Blueberries are appearing in the grocery store. They are from the southern states–it will still be a while before the Michigan berries are ripe. Even though they are not from Michigan the blueberries are lovely, and so I made a family favorite pie.
Pastry:
1 cup flour
1/8 tsp. salt
1/3 cup butter (5 +1/3 Tblsp.)
1 Tblsp. + 1 tsp. vinegar
Cold water
Mix flour and salt. (I sometimes will use 1/4 cup rice flour and 3/4 cup unbleached white flour to reduce the amount of gluten.) Cut in the butter until mixture is crumbly. Mix vinegar in 1/2 cup of cold water. Add water with vinegar a tablespoon at a time, mixing with a fork. You want the dough to just hold together. Roll out and line a 9″pie dish.
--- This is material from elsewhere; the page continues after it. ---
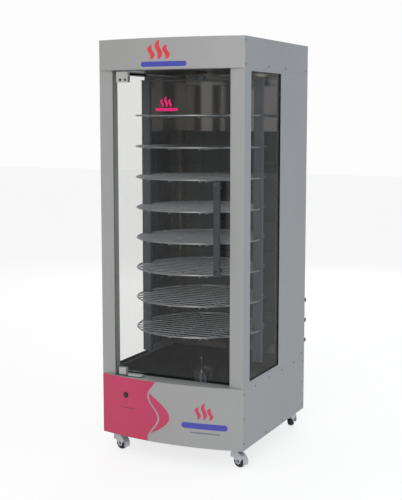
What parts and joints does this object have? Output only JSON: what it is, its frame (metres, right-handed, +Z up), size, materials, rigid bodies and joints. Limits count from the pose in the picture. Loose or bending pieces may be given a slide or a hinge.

Preheat oven to 375°.
Filling
4 + 1/2 cups blueberries
1/4 cup sugar
1/4 cup + 1 teaspoon minute tapioca
1 Tablespoon lemon juice
1/4 cup honey
Mix the blueberries, sugar, tapioca and lemon juice. Pour into pastry lined pie dish. Drizzle the honey over the berries. Then prepare topping.
Topping:
¾ cup flour
1/8 tsp. salt
¼ cup brown sugar
5 + 1/2 Tablespoons butter
Mix flour, salt and brown sugar. (Rice flour works well in this topping.) Cut in the butter until it resembles coarse crumbs. Sprinkle this over the pie. Bake at 375° for 50 to 60 minutes, or until topping is lightly browned and berries are beginning to bubble.